In the proof of the Levy-Khintchine theorem, I saw a theorem about the Poisson point process.
The theorem states that if $\Pi$ is a poission point process on $S$ with intensity measure $\mu.$ Let $f:S\rightarrow\lbrack0,\infty)$ be a measurable function. And define $$ Z=\int_{S}f\left( x\right) \Pi\left( dx\right) $$
We have the following,
$$ E\left[ Z\right] =\int_{S}f\left( x\right) \mu\left( dx\right) $$
and if $E\left[ Z\right] <\infty,$ then,
$$ Var\left( Z\right) =\int_{S}f\left( x\right) ^{2}\mu\left( dx\right) $$
How should I proof this? I'm thinking about started the proof by assuming $f$ is a simple function, and apply DCT somehow? Are there any proofs for this theorem?
The proof is given in Proposition 19.5 in Lévy Processes and Infinitely Divisible Distributions by Ken Iti Sato.

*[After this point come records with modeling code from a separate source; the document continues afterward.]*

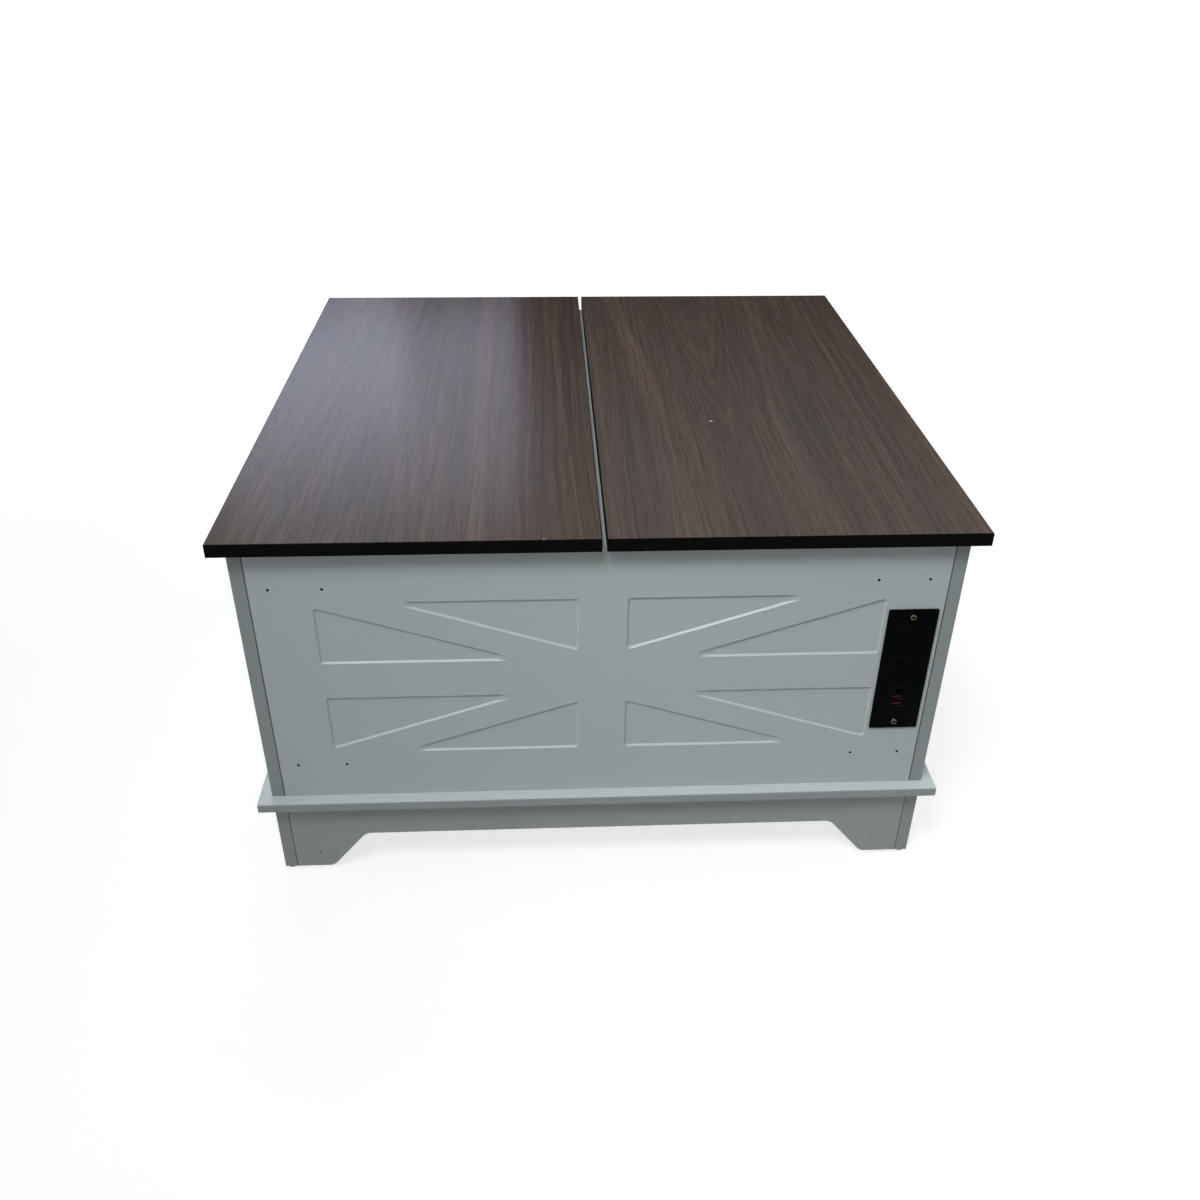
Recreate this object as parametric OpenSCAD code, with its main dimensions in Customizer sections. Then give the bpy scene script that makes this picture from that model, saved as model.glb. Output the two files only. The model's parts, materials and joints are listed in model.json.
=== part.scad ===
// Square storage coffee table: a white panelled case with two dark flip-up lids on a bracket-foot plinth.
// The origin is on the floor under the middle of the top, front towards -Y, up towards +Z.

/* [Top] */
// Width of the top over both lids
table_w = 800; // [700:5:900]
// Depth of the top, front to back
table_d = 800; // [700:5:900]
// Thickness of a lid
lid_t = 15; // [12:1:25]
// Gap between the two lids
lid_gap = 5; // [3:0.5:10]
// How far the lids reach past the case on every side
lid_overhang = 15; // [10:1:30]
// Height of the gap between the case and the closed lids
lid_lift = 1.5; // [1.5:0.1:3]
// Thickness of the edge band round a lid
band_t = 1; // [0.6:0.1:2]

/* [Case] */
// Thickness of the case and skirt boards
board_t = 15; // [12:1:20]
// Height of the case panels
panel_h = 330; // [280:5:400]
// Chamfer on the edges of the boards
ease = 0.5; // [0.2:0.1:1.5]
// Radius of the soft bumpers under the lids
bumper_r = 4; // [2.5:0.5:6]
// Distance of the outer bumpers from the middle of the table
bumper_outer_x = 300; // [250:5:320]
// Distance of the inner bumpers from the middle of the table
bumper_inner_x = 60; // [30:5:120]

/* [Plinth and feet] */
// Thickness of the plinth board, which is also the storage floor
plinth_t = 12; // [10:1:20]
// How far the plinth board stands out from the case
plinth_out = 15; // [8:1:25]
// Height of the skirts under the plinth board
skirt_h = 102; // [85:1:130]
// Height of the arched cut-out between two feet
arch_h = 52; // [30:1:65]
// Width of a foot, from the corner of the case to its toe
foot_w = 59; // [50:1:90]
// Slope of the cut-out beside a foot, in degrees
arch_angle = 50; // [40:1:65]
// Radius of the cut-out's corners
arch_r = 15; // [6:1:18]
// Height of a foot glide
glide_h = 4.5; // [3:0.5:8]
// Radius of a foot glide
glide_r = 7; // [5:0.5:7.5]
// Distance of a glide from the front or back of the case
glide_inset = 9; // [8:1:20]
// Leg of the triangular corner blocks
block_leg = 40; // [25:1:60]
// Height of the corner blocks
block_h = 42; // [25:1:48]
// Width and height of the cleats between the corner blocks
cleat = 15; // [10:1:20]
// Height of the stretcher under the middle of the floor
stretcher_h = 48; // [30:1:60]

/* [Routed pattern] */
// Distance from the corner of the case to the pattern
pattern_side = 79; // [60:1:110]
// Distance from the top and bottom of a panel to the pattern
pattern_edge = 63.5; // [50:0.5:80]
// Width of the plain stile down the middle
stile_w = 52; // [30:1:90]
// Height of the plain rail across the middle
rail_h = 46; // [30:1:80]
// Width of the slanting braces
brace_w = 29; // [18:1:34]
// Slope of the braces, in degrees
brace_angle = 18.2; // [15:0.1:20]
// How far a brace lies towards the top or bottom from the middle of its cell
brace_shift = 2.8; // [0:0.1:5]
// Depth of the routed triangles
rout_depth = 2; // [1:0.5:4]
// Width of the bevel round a routed triangle
rout_bevel = 2; // [1:0.5:4]
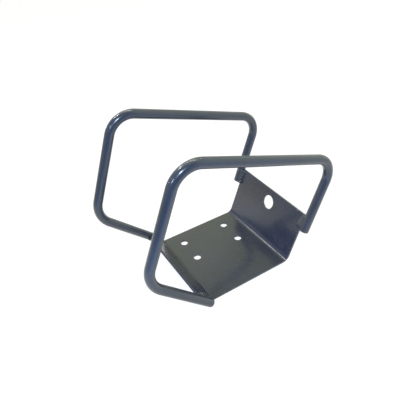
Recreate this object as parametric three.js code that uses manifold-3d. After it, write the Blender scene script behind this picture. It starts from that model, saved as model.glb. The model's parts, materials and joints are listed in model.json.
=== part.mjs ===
// Hoop-guard bracket: one folded steel plate with a round-bar hoop welded along each side.
// Millimetres, +Z up. The origin is the centre of the base's underside: X = 0 is the mid-plane
// between the two hoops, Y = 0 is halfway along the base, Z = 0 is the face it bolts down on.
// +Y points to the tall back flange, -Y to the short front lip, and left is -X.
import * as THREE from 'three';
import { mergeVertices } from 'three/addons/utils/BufferGeometryUtils.js';
import Module from 'manifold-3d';

// ---- driving dimensions ---------------------------------------------------------------
// Lengths "along" the back flange or the lip start at the sharp corner of its fold.
const BAR_D = 12.7;             // round bar of the hoops
const EDGE_GAP = 0.3;           // fit-up gap between plate edge and bar

const PLATE_T = 3.0;            // plate thickness
const PLATE_W = 139.7;          // plate width, along X
const BASE_L = 127.0;           // base, between the sharp corners of the folds' inner faces
const BACK_L = 76.2;            // back flange, along it to its top edge
const BACK_ANGLE = 68.5;        // back flange above the base's plane, degrees
const LIP_L = 27.2;             // front lip, along it to its edge
const LIP_ANGLE = 45.0;         // front lip above the base's plane, degrees
const BEND_R = 9.5;             // inside radius of both folds

const BOLT_HOLE_D = 10.6;       // four bolt holes in the base
const BOLT_PITCH_X = 38.1;
const BOLT_PITCH_Y = 73.0;
const BOLT_CENTRE_X = -28.1;    // the pattern sits off the mid-plane
const BOLT_CENTRE_Y = -1.7;
const CABLE_HOLE_D = 20.8;      // one large hole in the back flange, on the mid-plane
const CABLE_HOLE_UP = 55.9;     // its centre, along the back flange
const DRILL_L = 20;             // long enough to pass right through the plate

const HOOP_BACK_START = 52.8;   // lower end of the back leg, along the back flange
const HOOP_BACK_CORNER = 161.2; // sharp corner of back leg and top bar, along the same line
const HOOP_LIP_START = 7.4;     // rear end of the bottom leg, along the lip
const HOOP_LIP_CORNER = 123.5;  // sharp corner of bottom leg and front leg, along the same line
const HOOP_TOP_FRONT = [-98.8, 225.9]; // Y, Z of the sharp corner at the top front
const HOOP_R_BACK = 29.4;       // centre-line bend radii of the three corners
const HOOP_R_TOP = 29.9;
const HOOP_R_BOTTOM = 36.7;

const WELD_REACH = 4.3;         // weld toe on the plate face, in from the plate's edge
const WELD_TOE_ON_BAR = 54;     // weld toe on the bar, degrees round from the plate's plane
const WELD_GAP = 0.15;          // clearance that keeps the weld metal a solid of its own
const WELD_CROWN = 0.9;         // rise of the weld face above the chord between its toes
const PILL_R = 6.2;             // pill shape that rounds off a weld's ends
const PILL_OVERRUN = 0.4;       // pill tip beyond each end of the weld
const PILL_INSET = 0.6;         // pill axis, in from the plate's edge

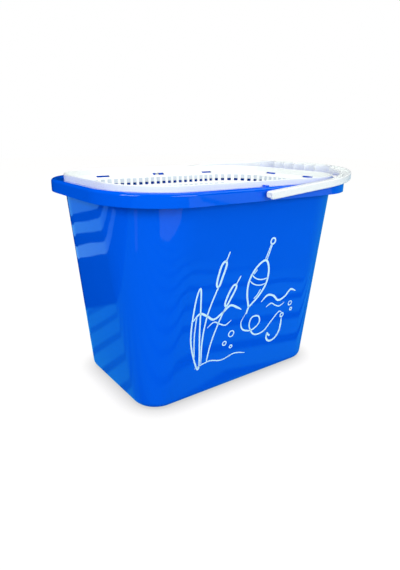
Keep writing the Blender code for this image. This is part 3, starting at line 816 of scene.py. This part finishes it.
def grip_bottom(y):
    """How far the finger recesses cut into the bar, at a distance from the middle."""
    last_ridge = 2 * GRIP_PITCH
    if y < last_ridge:
        return GRIP_DEPTH * abs(math.sin(math.pi * y / GRIP_PITCH)) ** GRIP_FULLNESS
    share = min((y - last_ridge) / END_GRIP[0], 1)
    return END_GRIP[1] * max(math.sin(math.pi * share), 0) ** GRIP_FULLNESS


def handle_edges():
    """Pairs of outer and inner edge points along half the handle, with a tail share."""
    pairs = []
    arm_inner = HANDLE_HALF_WIDTH - ARM_WIDTH
    start = -ARM_TAIL + TAIL_ROUND
    arm = [(-ARM_TAIL + TAIL_ROUND * (1 - cosine), TAIL_END + (1 - TAIL_END) * sine)
           for sine, cosine in arc_steps(steps=TAIL_STEPS)[:-1]]
    arm += [(start + (SHOULDER_X - start) * step / ARM_STEPS, 1) for step in range(ARM_STEPS)]
    for x, share in arm:
        pairs.append((Vector((x, HANDLE_HALF_WIDTH)), Vector((x, arm_inner)), share))
    centre = Vector((SHOULDER_X, SHOULDER_Y))
    for step, turn in enumerate(arc_steps(SHOULDER_TURN, SHOULDER_STEPS)):
        growth = SHOULDER_GROWTH * SHOULDER_TURN / GROWTH_TURN * step / SHOULDER_STEPS
        pairs.append((centre + SHOULDER_RADIUS * Vector(turn),
                      centre + (SHOULDER_RADIUS - ARM_WIDTH - growth) * Vector(turn), 1))
    widening = pairs[-1][0].y / pairs[-1][1].y
    stops = [2 * GRIP_PITCH + END_GRIP[0]]
    for start, span in ((2 * GRIP_PITCH, END_GRIP[0]), (GRIP_PITCH, GRIP_PITCH), (0, GRIP_PITCH)):
        for step in range(1, GRIP_STEPS + 1):
            share = 0.5 + 0.5 * math.cos(math.pi * step / GRIP_STEPS)
            stops.append(start + span * share)
    for y in stops:
        outer_y = y * widening
        pairs.append((Vector((outer_edge_x(outer_y), outer_y)),
                      Vector((BAR_INNER + grip_bottom(y), y)), 1))
    return pairs


print("steps along half the handle:", len(handle_edges()))

# %% [markdown]
# Each section is a list of corners with a radius for each. A corner is rounded with a
# quadratic curve from a point before it to a point after it, which never overshoots, even
# where the section gets thin at the tail.


# %% Handle section
HANDLE_EDGE = 1.5 * MM
SKIRT_EDGE = 0.4 * MM
CHANNEL_EDGE = 0.5 * MM
CHANNEL_LEAST = 0.05 * MM
CHANNEL_SLANT = 0.25


def rounded(corners, steps=3):
    """Round a polygon's corners, each given as x, y and radius."""
    points = []
    for index, (x, y, radius) in enumerate(corners):
        corner = Vector((x, y))
        before = Vector(corners[index - 1][:2]) - corner
        after = Vector(corners[(index + 1) % len(corners)][:2]) - corner
        first = corner + before.normalized() * min(radius, before.length * 0.45)
        last = corner + after.normalized() * min(radius, after.length * 0.45)
        for step in range(steps + 1):
            share = step / steps
            points.append(first * (1 - share) ** 2 + corner * 2 * share * (1 - share)
                          + last * share ** 2)
    return points


def handle_section(outer, inner, tail_share):
    """One ring of the handle between an outer and an inner edge point."""
    width = (outer - inner).length
    across = (inner - outer) / width
    top = ARM_HEIGHT / 2 * tail_share
    bar_share = min(max((inner.x - BAR_INNER + BAR_START) / BAR_START, 0), 1)
    inner_top = top + BAR_RISE * bar_share
    bottom = -(ARM_HEIGHT / 2 + (BAR_HEIGHT - ARM_HEIGHT) * bar_share) * tail_share
    skirt = bottom - ARM_SKIRT * tail_share
    lip = min(CHANNEL_LIP, width / 3)
    share = min((outer.x - CHANNEL_START) / CHANNEL_RUN_IN, 1)
    depth = max(CHANNEL_DEPTH * share, CHANNEL_LEAST)
    slant = CHANNEL_SLANT * depth
    edge = HANDLE_EDGE * tail_share
    grip_edge = edge + (GRIP_EDGE - edge) * bar_share
    corners = [(0, skirt, edge), (lip, skirt, SKIRT_EDGE), (lip + ARM_SKIRT, bottom, SKIRT_EDGE),
               (width, bottom, edge), (width, inner_top, grip_edge),
               (width - lip, inner_top, CHANNEL_EDGE),
               (width - lip - slant, top - depth, CHANNEL_EDGE),
               (lip + slant, top - depth, CHANNEL_EDGE), (lip, top, CHANNEL_EDGE),
               (0, top, edge)]
    return [(*(outer + across * point.x), point.y) for point in rounded(corners)]


print("points in a handle section:", len(handle_section(*handle_edges()[-1])))

# %% [markdown]
# The tail's end face has a shallow hollow, given as rings: each is a share of the face's
# size and how deep it lies. The other half of the bow is the same sections mirrored.

# %% Handle bow
TAIL_HOLLOW = ((0.2, 1.0 * MM), (0.45, 0.85 * MM), (0.62, 0.25 * MM), (0.72, 0))


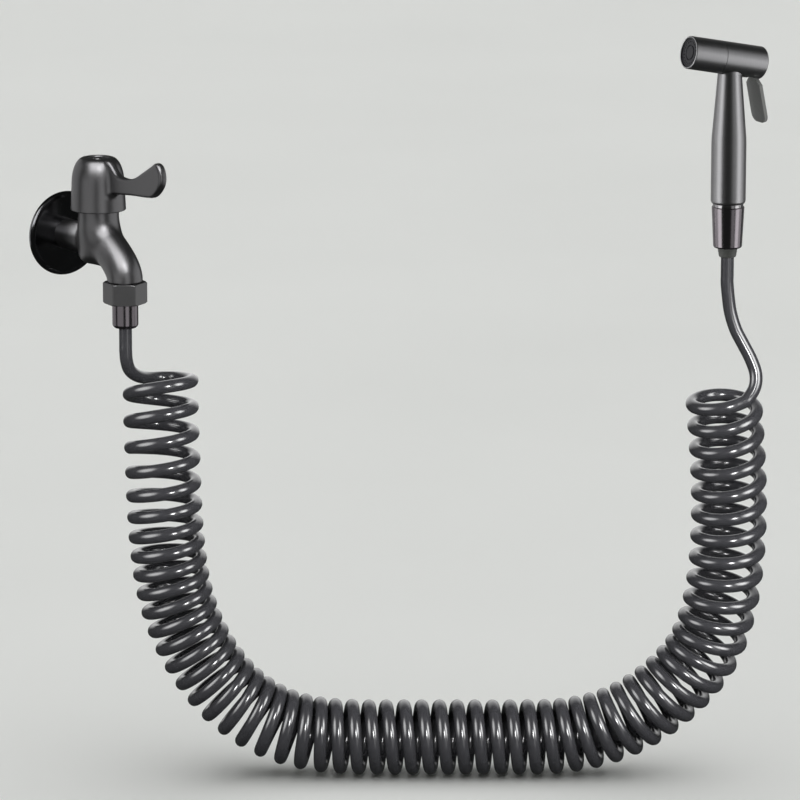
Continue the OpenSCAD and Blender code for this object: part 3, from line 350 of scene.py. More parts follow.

It goes along the lines:
Show that $Z$ follows a Compound Poisson Process with characteristic function $$ \varphi_Y(z):={\rm E}[e^{izY}]=\exp\left(\int_S(e^{izf(x)}-1)\,\mu(\mathrm dx)\right),\quad z\in\mathbb{R}. $$
Use the derivatives of the characeristic function to obtain expressions of the first and second moment, i.e. $$ i{\rm E}[Y]=\frac{\mathrm d}{\mathrm dz}\varphi_Y(z)\bigg|_{z=0}=i\int_Sf(x)\,\mu(\mathrm dx) $$ and $$ i^2{\rm E}[Y^2]=\frac{\mathrm d^2}{\mathrm dz^2}\varphi_Y(z)\bigg|_{z=0}=i^2\int_Sf(x)^2\mu(\mathrm dx)+\left(i\int_Sf(x)\,\mu(\mathrm dx)\right)^2. $$
Use these expressions to find ${\rm E}[Y]$ and ${\rm Var}(Y)$.